FT: What do you see as the biggest opportunity in agroecology to fix the food system?
SG: With its food system focus, agroecology has the opportunity to motivate change in research agendas, farming practices, and the social organization of the food system. There is a strong movement towards documenting and promoting case studies of agroecology that are providing evidence for the power of change that agroecology can bring to the food system. These examples can motivate the policy change needed to bring about systemic change in the food system.
FT: What’s the first, most pressing issue you’d like to see solved within the food system?
SG: We need to get “culture” back into agriculture and use a food system approach in doing this. It is not just agribusiness. Our food systems must become people-centered again.
FT: What policy changes would have the greatest impact in supporting a more sustainable food system? What are your hopes for the 2018 Farm Bill?

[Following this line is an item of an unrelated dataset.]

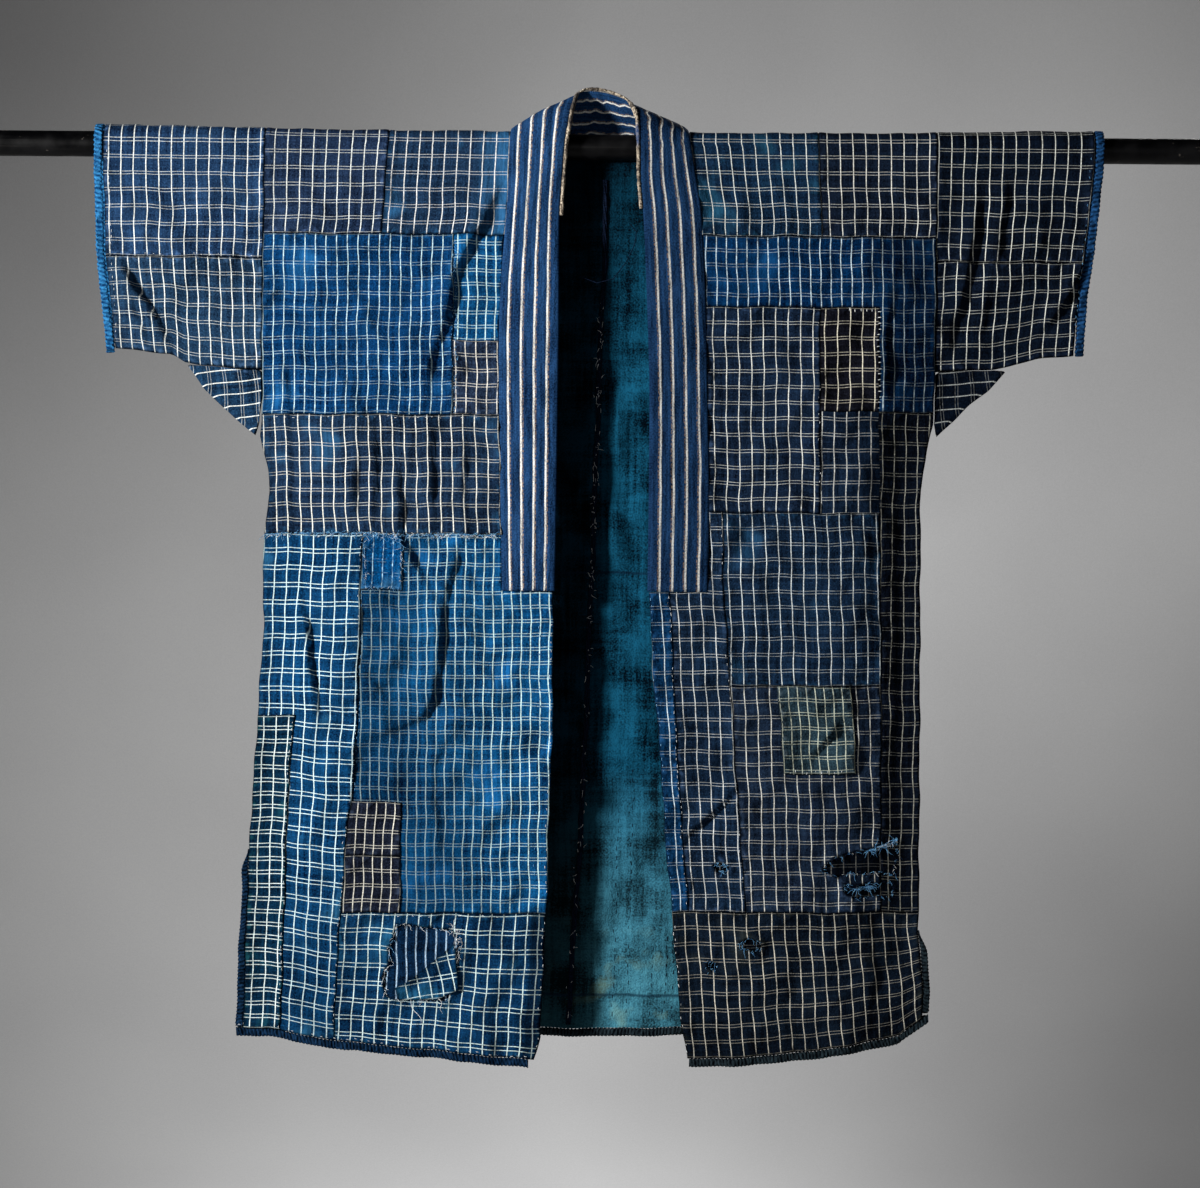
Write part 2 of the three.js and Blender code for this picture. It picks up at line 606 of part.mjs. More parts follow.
// The collar band, from the wearer's right front, round the neck, to the left front. Each section has the
// edge sewn to the jacket, the free edge, and how far the middle stands out. Sections on the fronts give
// only the height and the two x values, and take their depth from the panels.
const frontSection = (z, sewnX, freeX) => {
  const onFront = (x) => new THREE.Vector3(x, -openDepth(100, z), z);
  return { sewn: onFront(sewnX), free: onFront(freeX), crown: 0.8 };
};
const section = (sewn, free, crown) => ({
  sewn: new THREE.Vector3(...sewn),
  free: new THREE.Vector3(...free),
  crown,
});
const collarSections = [
  frontSection(COLLAR_END, -89.8, -42),
  frontSection(-345, -91.8, -41),
  frontSection(-260, -93.5, -40.5),
  frontSection(-188, -94.5, -40),
  frontSection(-125, -92.4, -40),
  frontSection(-68, -88.4, -40),
  frontSection(-30, -86.3, -38),
  section([-85.5, -13.9, 0], [-35, -19, 4], 1),
  section([-84.5, -10.5, 10], [-32, -19, 18], 2),
  section([-83, -2, 15], [-30, -14, 29], 3.5),
  section([-78, 7, 14.5], [-27, -6, 39], 5),
  section([-66, 13.9, 10.5], [-24, 3, 48], 5),
  section([-46, 14.6, 8.5], [-19, 9, 53], 3),
  section([-22, 14.6, 8.2], [-11, 12, 55], 1),
  section([4, 14.6, 8.2], [2, 12.5, 54], 1),
  section([26, 14.6, 8.2], [15, 11, 50.5], 1.5),
  section([48, 14.6, 8.5], [26, 7, 45], 3),
  section([66, 13.9, 10.5], [31, 1, 39], 4.5),
  section([78, 7, 14.5], [35, -7, 32], 4),
  section([82.5, -2, 15], [38, -14, 24], 3),
  section([84.5, -10.5, 10], [39, -19, 14], 2),
  section([86.5, -13.9, 0], [40, -19, 2], 1),
  frontSection(-30, 91.2, 41),
  frontSection(-61, 96.3, 43.5),
  frontSection(-106, 99.3, 46),
  frontSection(-176, 102.3, 49),
  frontSection(-245, 104, 51),
  frontSection(-341, 106.2, 51),
  frontSection(COLLAR_END, 105.2, 50.5),
];
const CORD_FROM = 5;
const CORD_TO = 23;
const CORD_WIDTH = 5.2;
const CORD_CLEARANCE = 1.7;

function outwardOf(i) {
  const before = collarSections[Math.max(i - 1, 0)];
  const after = collarSections[Math.min(i + 1, collarSections.length - 1)];
  const run = after.sewn.clone().add(after.free).sub(before.sewn).sub(before.free);
  const { sewn, free } = collarSections[i];
  return free.clone().sub(sewn).cross(run).normalize();
}

function addCollar() {
  const columns = 5;
  const at = (r, c, out) => {
    const { sewn, free, crown } = collarSections[r];
    const share = c / (columns - 1);
    const rise = crown * 4 * share * (1 - share) + out;
    return sewn.clone().lerp(free, share).addScaledVector(outwardOf(r), rise);
  };
  add("collar", wall({ rows: collarSections.length, columns, at }, [0, BAND]), stripe);

  // The worn edge of the band round the neck is a thick cord-like strip along its free edge.
  const cordAt = (r, c, out) => {
    const { sewn, free } = collarSections[r + CORD_FROM];
    const across = free.clone().sub(sewn).normalize();
    const beyond = c === 0 ? CORD_CLEARANCE : CORD_WIDTH;
    return free.clone().addScaledVector(across, beyond).addScaledVector(outwardOf(r + CORD_FROM), out);
  };
  const rows = CORD_TO - CORD_FROM + 1;
  add("collar_edge", wall({ rows, columns: 2, at: cordAt }, [-0.2, BAND + 0.4]), ivory);
}

function addRod() {
  const geometry = new THREE.CylinderGeometry(ROD_RADIUS, ROD_RADIUS, 2 * ROD_HALF_LENGTH, ROD_SIDES);
  geometry.rotateZ(Math.PI / 2);
  add("rod", geometry, 0x0b0b0c, 0.45);
}

addRod();
addShoulders();
addRightFront();
addTornFlap();
addLeftFront();
addBack();
addSleeves();
addBindings();
addCollar();

export default jacket;
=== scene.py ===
"""A patched boro jacket hung on a round rod: the looks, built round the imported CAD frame.

Garment sizes are in millimetres in the CAD's own frame and are turned into metres when a mesh is made.
"right" and "left" are the wearer's: right is the -X side. The front faces -Y.
"""

import math

import bpy
import numpy as np
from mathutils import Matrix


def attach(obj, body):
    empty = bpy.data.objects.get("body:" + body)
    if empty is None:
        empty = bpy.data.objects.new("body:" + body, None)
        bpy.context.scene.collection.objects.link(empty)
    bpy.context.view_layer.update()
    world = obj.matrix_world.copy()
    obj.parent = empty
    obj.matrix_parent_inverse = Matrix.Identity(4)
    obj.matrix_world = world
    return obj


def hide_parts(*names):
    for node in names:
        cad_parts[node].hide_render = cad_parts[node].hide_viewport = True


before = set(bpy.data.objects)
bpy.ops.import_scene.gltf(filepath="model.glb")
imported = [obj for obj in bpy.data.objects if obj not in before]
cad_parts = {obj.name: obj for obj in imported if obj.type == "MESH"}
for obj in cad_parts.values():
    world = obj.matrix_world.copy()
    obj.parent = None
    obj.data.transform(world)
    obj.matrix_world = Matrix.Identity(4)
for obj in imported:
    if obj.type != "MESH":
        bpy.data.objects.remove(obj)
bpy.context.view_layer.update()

MM = 0.001
FRONT = -1
BACK = 1


# ---------------------------------------------------------------------------------------------------------
# Camera, light and stage

CAMERA_DISTANCE = 3.5
FRAME_WIDTH = 1.1556  # width of the view at the fronts' depth
FRONT_DEPTH = 0.021
VIEW_HEIGHT = -0.4326
ROLL = math.radians(-0.42)
ROOM_RADIUS = 6.5
ROOM_BEND = 1.9
ROOM_SIDES = 120
FLOOR = -1.9


def add_camera():
    data = bpy.data.cameras.new("camera")
    data.sensor_width = 36
    data.lens = data.sensor_width * (CAMERA_DISTANCE - FRONT_DEPTH) / FRAME_WIDTH
    camera = bpy.data.objects.new("camera", data)
    camera.location = (0.0032, -CAMERA_DISTANCE, VIEW_HEIGHT)
    camera.rotation_euler = (math.pi / 2, ROLL, 0)
    bpy.context.scene.collection.objects.link(camera)
    bpy.context.scene.camera = camera


def add_area_light(name, place, target, size, power, colour=(1, 1, 1)):
    data = bpy.data.lights.new(name, "AREA")
    data.shape = "SQUARE"
    data.size = size
    data.energy = power
    data.color = colour
    light = bpy.data.objects.new(name, data)
    light.visible_camera = False
    light.location = place
    away = np.array(place) - np.array(target)
    flat = math.hypot(away[0], away[1])
    light.rotation_euler = (math.atan2(flat, away[2]), 0, math.atan2(away[0], -away[1]))
    bpy.context.scene.collection.objects.link(light)


def add_lights():
    middle = (0, 0, -0.4)
    add_area_light("key", (-2.3, -1.75, 0.15), middle, 0.33, 140, (1, 0.985, 0.96))
    add_area_light("fill", (0.3, -3.4, 0.3), middle, 1.6, 1.3, (0.9, 0.95, 1))
    add_area_light("backdrop_low", (-0.1, 3.8, -1.2), (-0.1, 6.3, -1.65), 0.75, 54)
    add_area_light("backdrop_high", (0.65, 4.35, 0.3), (0.65, 6.5, 0.3), 0.75, 33)
    add_area_light("back_key", (1.5, 2.3, 0.9), middle, 0.8, 95, (1, 0.985, 0.96))
    add_area_light("front_wall", (0, -4.9, -0.6), (0, -6.4, -0.8), 1.2, 40)
    world = bpy.data.worlds.new("world")
    world.use_nodes = True
    world.node_tree.nodes["Background"].inputs["Color"].default_value = (0.8, 0.88, 1, 1)
    world.node_tree.nodes["Background"].inputs["Strength"].default_value = 0.006
    bpy.context.scene.world = world
    bpy.context.scene.view_settings.view_transform = "Standard"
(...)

SG: Policies that reverse the current concentration and corporate monopolies controlling the food system have to be a top priority. Control of the food system must be returned to farming communities and consumer communities, rather that keeping them so isolated from one another that both are taken advantage of in our global food systems today. My hopes for the 2018 Farm Bill are that it becomes the 2018 Food Bill, and all members of the food system benefit.
FT: How can Food Tank readers leverage their purchasing power at the grocery store to support sustainable agriculture?
SG: The people who eat the food must become more connected to the people who grow their food. Taking advantage of the wide array of alternative food networks that exist today, from farmer’s markets to CSAs, or frequenting markets or restaurants that work directly with local and organic farmers, are some of the ways. Make informed choices when you buy your food. It is much more than a label, which too often hides the truth about who the farmer is. Know your farmer! Become an activist for food system change as a consumer.